What this decision means is that the Canadian Human Rights Tribunal has stopped holding hearings on alleged violations of Section 13 of the Canadian Human Rights Act. Basically, enforcement of Section 13 has now stopped!

To understand how important today’s ruling was, here is a bit of background of censorship regime used by the “human rights” enforcers.

Canada’s Internet censorship legislation is broken up into two distinct parts.

1. Canadian Human Rights Commission
The first part is run by the fanatics at the Canadian Human Rights Commission (CHRC). They accept complaints from the public, investigate them and send them onto an “impartial” Tribunal to determine if the person actually violated the act. (unless of course you’re a hate promoting friend of the CHRC, in which case, they toss out the complaint). Only the CHRC can send a case to the Tribunal. There is no direct access method.

2. Canadian Human Rights Tribunal
The second part is a hearing before the Canadian Human Rights Tribunal (CHRT). The Tribunal operates basically as a pseudo-court, and makes determinations on all issues before it. The hearing process is sort of free wheeling and made up as they go along. At the Tribunal basic human rights mean little. For instance, Truth is No Defence – intent is no defence. The complainant doesn’t even have to show up at his own hearing.

Think of it this way. The CHRC are the prosecutors and the CHRT are court.

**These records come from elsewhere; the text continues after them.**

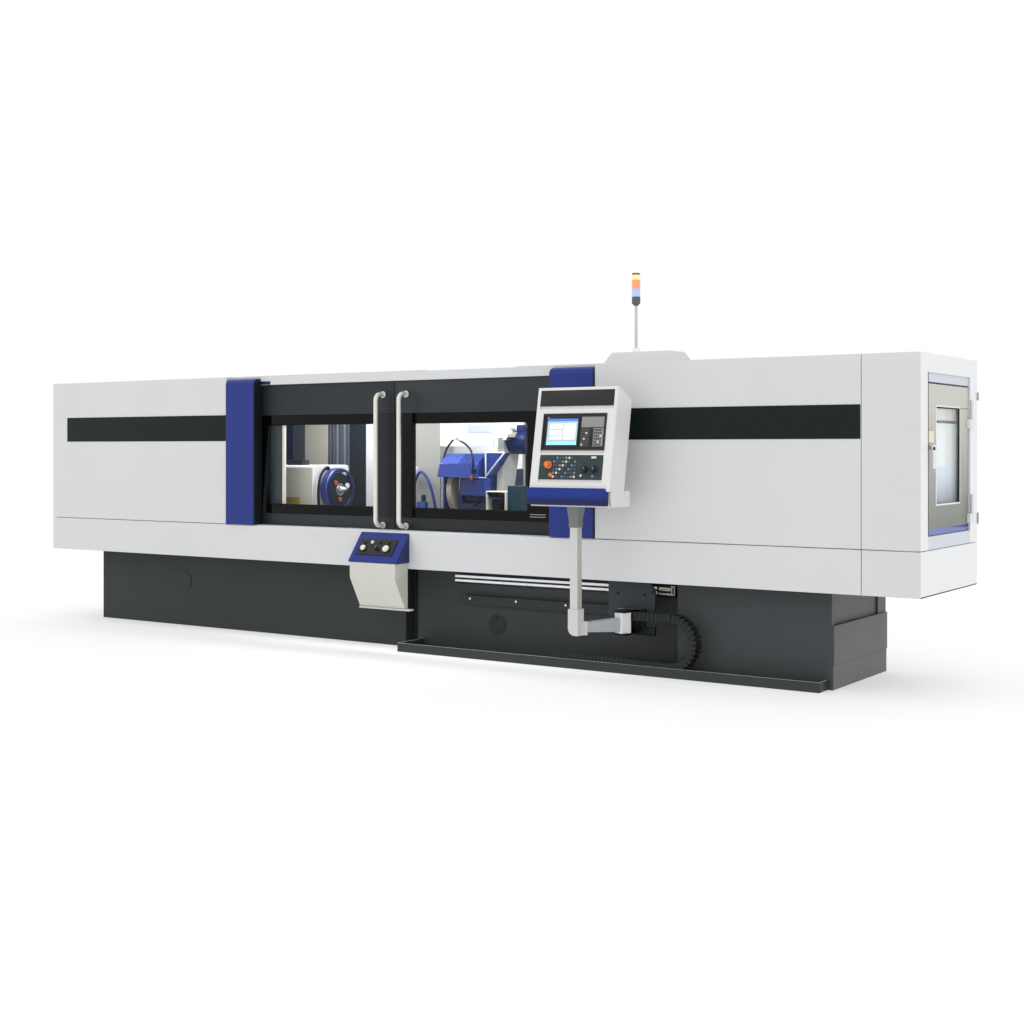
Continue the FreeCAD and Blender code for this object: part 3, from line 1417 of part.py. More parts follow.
def belt_outline(low_radius, low_y, low_z, high_radius, high_y, high_z):
    """A belt-shaped face round two pulleys, flat in X, at the belt cover's inner side."""
    x = head_start_x + head_width
    gap = math.hypot(high_y - low_y, high_z - low_z)
    lean = math.atan2(high_y - low_y, high_z - low_z)
    spread = math.asin((high_radius - low_radius) / gap)

    def at(cy, cz, radius, angle):
        return V(x, cy + radius * math.sin(angle + lean), cz + radius * math.cos(angle + lean))

    side = math.pi / 2 + spread
    a = at(high_y, high_z, high_radius, side)
    b = at(high_y, high_z, high_radius, -side)
    c = at(low_y, low_z, low_radius, -side)
    d = at(low_y, low_z, low_radius, side)
    return Part.Face(Part.Wire([
        Part.Arc(a, at(high_y, high_z, high_radius, 0), b).toShape(),
        Part.LineSegment(b, c).toShape(),
        Part.Arc(c, at(low_y, low_z, low_radius, math.pi), d).toShape(),
        Part.LineSegment(d, a).toShape()]))


def write_parts():
    """Moves every piece so that the floor's centre point is the origin, and writes the files."""
    box = Part.makeCompound([s for solids in nodes.values() for s in solids]).BoundBox
    centre = V((box.XMin + box.XMax) / 2, (box.YMin + box.YMax) / 2, 0)
    os.makedirs("parts", exist_ok=True)
    for name, solids in nodes.items():
        shape = Part.makeCompound(solids) if len(solids) > 1 else solids[0]
        shape = shape.copy()
        shape.translate(centre.negative())
        shape.exportStep("parts/" + name + ".step")
    return centre


make_beds()
make_base_fittings()
make_pendant_rail()
make_cabinets()
make_apron()
make_column("left_column", left_column_x, doorway_x)
make_column("right_column", doorway_end, right_column_end)
make_strips()
make_roof()
make_signal_tower()
make_rear()
make_inner_frame()
make_doors()
make_end_door()
make_carriage()
make_arm()
make_socket()
make_pendant()
make_pendant_controls()
make_chain()
make_station()
make_ways()
make_table()
make_workhead()
make_tailstock()
make_cross_slide()
make_wheelhead()
origin = write_parts()
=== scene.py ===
import json
import math
import bpy
from mathutils import Matrix, Vector


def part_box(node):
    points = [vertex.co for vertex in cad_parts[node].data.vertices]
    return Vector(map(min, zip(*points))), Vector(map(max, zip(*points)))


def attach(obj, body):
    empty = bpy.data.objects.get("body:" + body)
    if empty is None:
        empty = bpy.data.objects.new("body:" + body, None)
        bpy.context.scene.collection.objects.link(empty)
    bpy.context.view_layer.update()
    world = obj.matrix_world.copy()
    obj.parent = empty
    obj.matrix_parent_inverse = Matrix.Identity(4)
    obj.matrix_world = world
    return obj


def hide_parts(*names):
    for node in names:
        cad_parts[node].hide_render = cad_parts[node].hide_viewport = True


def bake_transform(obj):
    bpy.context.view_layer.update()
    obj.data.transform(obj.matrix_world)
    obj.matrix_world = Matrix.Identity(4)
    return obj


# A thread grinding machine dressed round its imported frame. Metres, +X to the right of the
# operator, +Y to the rear and +Z up, with the floor at Z = 0.

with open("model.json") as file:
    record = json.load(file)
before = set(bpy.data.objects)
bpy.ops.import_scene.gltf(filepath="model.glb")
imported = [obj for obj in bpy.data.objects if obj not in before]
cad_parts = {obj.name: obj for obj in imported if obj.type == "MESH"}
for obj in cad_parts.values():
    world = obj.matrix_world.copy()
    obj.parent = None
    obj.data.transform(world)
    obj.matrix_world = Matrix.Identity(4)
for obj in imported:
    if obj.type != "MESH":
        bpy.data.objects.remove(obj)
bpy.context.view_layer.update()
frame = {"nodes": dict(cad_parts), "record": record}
record = frame["record"]
bodies = record["behaviour"]["bodies"]
body_of = {node: body for body, names in bodies.items() for node in names}

# Places that many pieces share
apron_low, apron_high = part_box("apron")
centre_x = (apron_low[0] + apron_high[0]) / 2
front_y = apron_low[1]
right_x = apron_high[0]
rear_y = apron_high[1]
housing_low, housing_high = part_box("pendant_housing")
wrist_low, wrist_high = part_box("wrist_rest")
face_width = housing_high[0] - housing_low[0]
station_low, station_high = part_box("station_top")
station_reach = 0.140

# The lower left corner and the lean of the two sloping faces
pendant_face = (Vector((housing_low[0], housing_low[1], wrist_high[2])), math.radians(10))
station_face = (Vector((station_low[0], front_y - station_reach, 0.604)), math.atan2(station_reach, 0.184))


def at(x, y, z):
    """A place measured from the middle of the shell's front at the floor."""
    return Vector((centre_x + x, front_y + y, z))


def middle(node):
    low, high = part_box(node)
    return (Vector(low) + Vector(high)) / 2


def tilt(obj, face):
    """Moves a piece made flat at the origin, z up the face and -y out of it, on to a sloping face."""
    corner, lean = face
    obj.data.transform(Matrix.Translation(corner) @ Matrix.Rotation(-lean, 4, "X"))


def untilt(point, face):
    """Where a point on a sloping face lies before the tilt."""
    corner, lean = face
    return Matrix.Rotation(lean, 4, "X") @ (point - corner)


def border(x0, x1, v0, v1, rim):
    """The four bars of a frame within an outline: top, bottom, left and right."""
    return ((x0, x1, v1 - rim, v1), (x0, x1, v0, v0 + rim), (x0, x0 + rim, v0 + rim, v1 - rim),
            (x1 - rim, x1, v0 + rim, v1 - rim))


# Selecting and shaping

def deselect():
    if bpy.context.mode != "OBJECT":
        bpy.ops.object.mode_set(mode="OBJECT")
    bpy.ops.object.select_all(action="DESELECT")


def make_active(obj):
    deselect()
    obj.select_set(True)
    bpy.context.view_layer.objects.active = obj


def new_object(name, data):
    obj = bpy.data.objects.new(name, data)
    bpy.context.scene.collection.objects.link(obj)
    return obj


def start_editing(obj):
    """Edit mode with the whole mesh selected."""
    make_active(obj)
    bpy.ops.object.mode_set(mode="EDIT")
    bpy.ops.mesh.select_all(action="SELECT")


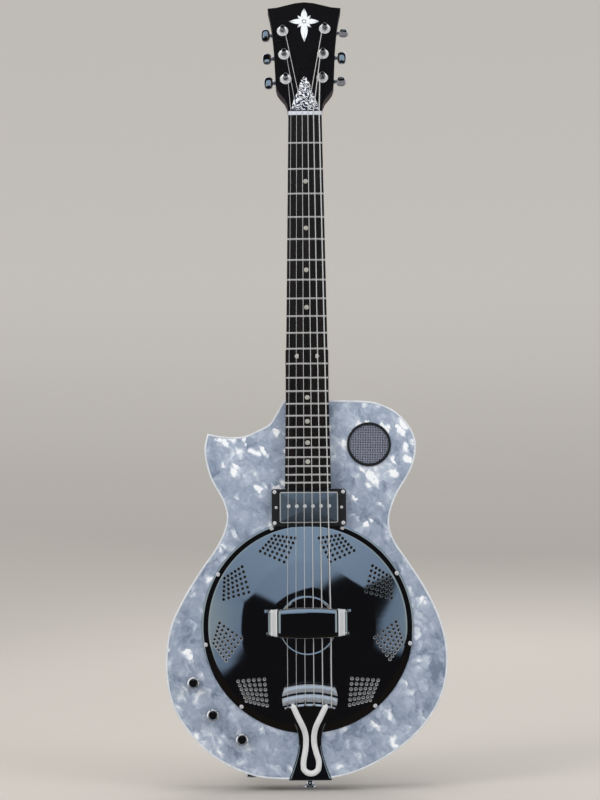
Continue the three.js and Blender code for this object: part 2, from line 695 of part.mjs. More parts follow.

What today’s ruling means, is that the CHRC will continue on in their mission of fanatical censorship and totalitarianism, BUT when the CHRC refers a case to the Tribunal, the Tribunal will adjourn the case “sine die”, until a final decision is reached in the Lemire case. That final decision might end up at the Supreme Court of Canada, and take up to 6 more years.

There is one other high profile case currently before the Tribunal. This is the case of B’nai Brith and Harry Abrams vs the Radical Press and Author Topham. It is expected that a decision will be released shortly also adjourning this case “sine die” pending the final outcome of the Lemire case.

By stopping the Tribunal hearings, the CHRT has signaled that it will not be putting respondents through a lengthy meat grinder like prosecution at the behest of special interest groups.

The Tribunal member in this case was Edward Lustig (left.) He came to light in a recent ruling in the Ouwendyk case, where he slammed Serial complainant Richard Warman.

In his March 13, 2009 ruling Lustig found that:

“Moreover, it is possible that his activity in this regard, could have precipitated further hate messages in response. His explanation for including other hate messages in his postings by mistake seems very weak to me.

“The evidence in this case of his [Richard Warman’s] participation on Internet sites similar to the Northern Alliance site is both disappointing and disturbing. It diminishes his credibility.”

In today’s decision, the Tribunal also left a nice parting shot on the CHRC. Tribunal member Lustig used the CHRC’s own press release against them to stop enforcement of Section 13.

The Federal Court Judicial Review in the Lemire case will be historic!